Весьма характерен в этом отношении один документ: прошение Ломоносова в Академию наук, датированное 1743 годом: «Минувшего 1742 г., в генваре месяце подал я, нижайший, в Академию наук предложение о учреждении химической лаборатории, которой ещё при Академии наук не было, где бы я, нижайший, мог для пользы отечества трудиться в химических экспериментах; однако, на оное моё прошение не учинено никакого решения. И понеже я, нижайший, в состоянии нахожусь не токмо химические эксперименты для приращения натуральной науки в Российской Империи в действо производить и о том журналы и рассуждения на российском и на латинском языке сочинять, но при том ещё могу других обучать физике, химии и натуральной минеральной истории, и того ради имею я, нижайший, усердное и искреннее желание наукой моему отечеству пользу чинить, в химических трудах беспрестанно упражняться и как химической практике, так и теории с присовокуплением физики и натуральной минеральной истории других желающих обучать».

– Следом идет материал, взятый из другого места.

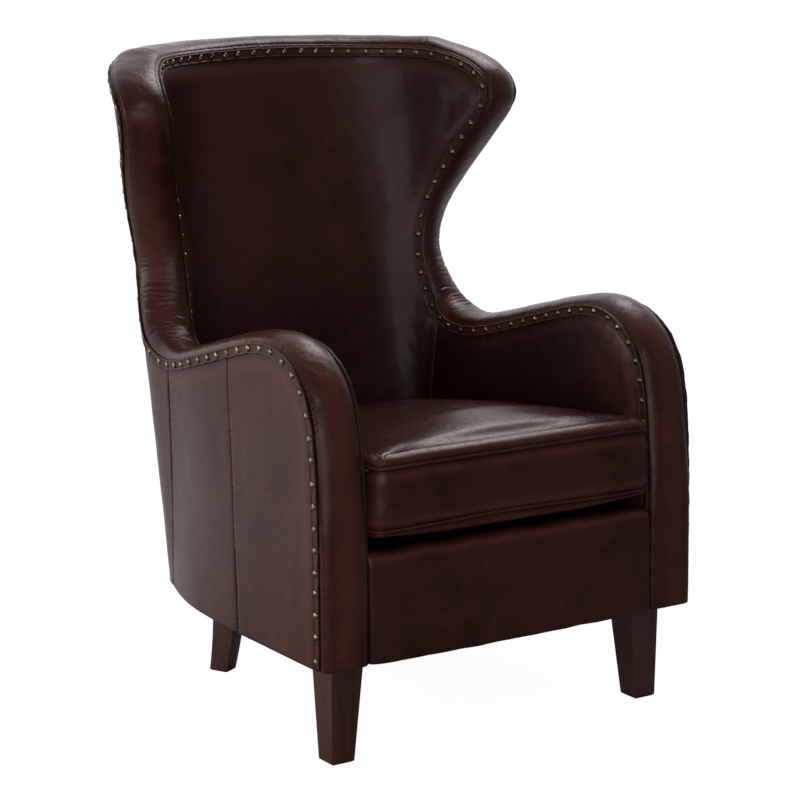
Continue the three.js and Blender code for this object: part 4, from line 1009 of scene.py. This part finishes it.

Если перевести эти громоздкие для нашего уха фразы на современный язык, речь идёт о необходимости создания научного центра при Академии наук – так это сегодня называется. И вот на этом документе, и ныне хранящемся в архиве Академии наук, красуется резолюция: «Адъюнкту Ломоносову отказать». Леонард Эйлер был едва ли не единственным его современником, который понимал масштабы его ума и мог оценить глубину его обобщений. Отдавая должное заслугам Ломоносова, Эйлер отмечал его «счастливое умение расширять пределы истинного познания природы…». «Нынче такие гении весьма редки…» – продолжает Эйлер. Да ведь они всегда были и, увы, остались редкостью…
Через два столетия Сергей Иванович Вавилов говорил об энциклопедизме Ломоносова как о его внутренней потребности. Сам Ломоносов писал: «Стихотворство – моя утеха, физика – моё упражнение». Но ведь «утеха» привела, по существу, к реформизму в русской поэзии, стала революцией в истории развития русского языка. Даже не прикоснувшись к науке, он уже вписал бы своё имя в историю русской культуры как поэт. Впрочем, реформа русского языка, которую он произвёл, была необходима и для занятий наукой, потому что тот русский язык, на котором писались научные трактаты, ни один русский человек понять не мог. В них говорилось о «силах телу подвиженному вданных», о «вцелоприложениях равнения разнственных». Наука, говорящая на подобном языке, развиваться не могла.
Сегодня нельзя представить русское изобразительное искусство без работ Ломоносова, который, по мнению нашего крупного искусствоведа и художника И. Э. Грабаря, был первым человеком, постигшим тайны античной мозаики. Для двора Елизаветы он и был только поэтом и художником. Могли ли представить себе эти роскошные, надутые тщеславием недоросли, что и века спустя будут восхищаться его потомки прозорливостью и быстротою этого уникального ума!
Поражает какая-то чудодейственная ясность, простота, трезвость, если допустимо так сказать – здравость смысла в работах Ломоносова. Есть факты, как стало известно сегодня, истолкованные им односторонне или неверно. Но нет ни одного факта, обратив на который внимание Ломоносов начал бы тушевать смысл, облекать истину в хрупкую словесную скорлупу туманных формулировок, намёков на некую непознаваемую силу, таинственную природу, необъяснимый феномен.
Не только тем знаменит Ломоносов, что создал он целые новые науки – такие, как физическая химия, не только россыпями открытий в астрономии, физике, химии, геологии, географии, истории, кристаллографии и других науках, но самим подходом к научному творчеству, самими методами постановки научных задач. Единение теории и практики для Ломоносова истина азбучная. Он радостно отмечает: «Ныне учёные люди, а особливо испытатели натуральных вещей мало взирают на родившиеся в одной голове вымыслы и пустые речи, но больше утверждаются на достоверное в искусстве. Главнейшая часть натуральной науки, физика ныне уже только на одном оном своё основание имеет. Мысленные рассуждения произведены бывают из надёжных и много раз повторенных опытов».
Разумеется, в наше время это звучит как нечто само собою разумеющееся. А тогда? О каких опытах могла идти речь, когда есть уже извечные и непогрешимые ответы Аристотеля на загадки окружающей нас природы?! О, как трудно ему было! При всех неурядицах в жизни Леонарда Эйлера насколько счастливее и легче складывалась судьба его открытий. Эйлер открывал новое, нечто до него неизвестное. Ломоносов почти всегда, открывая нечто новое, вступал в бой со старым. Здесь требуется не просто гениальность, но и мужество, упорство, упрямство, наконец, или, как говорил о Ломоносове Г. В. Плеханов, «благородная упрямка».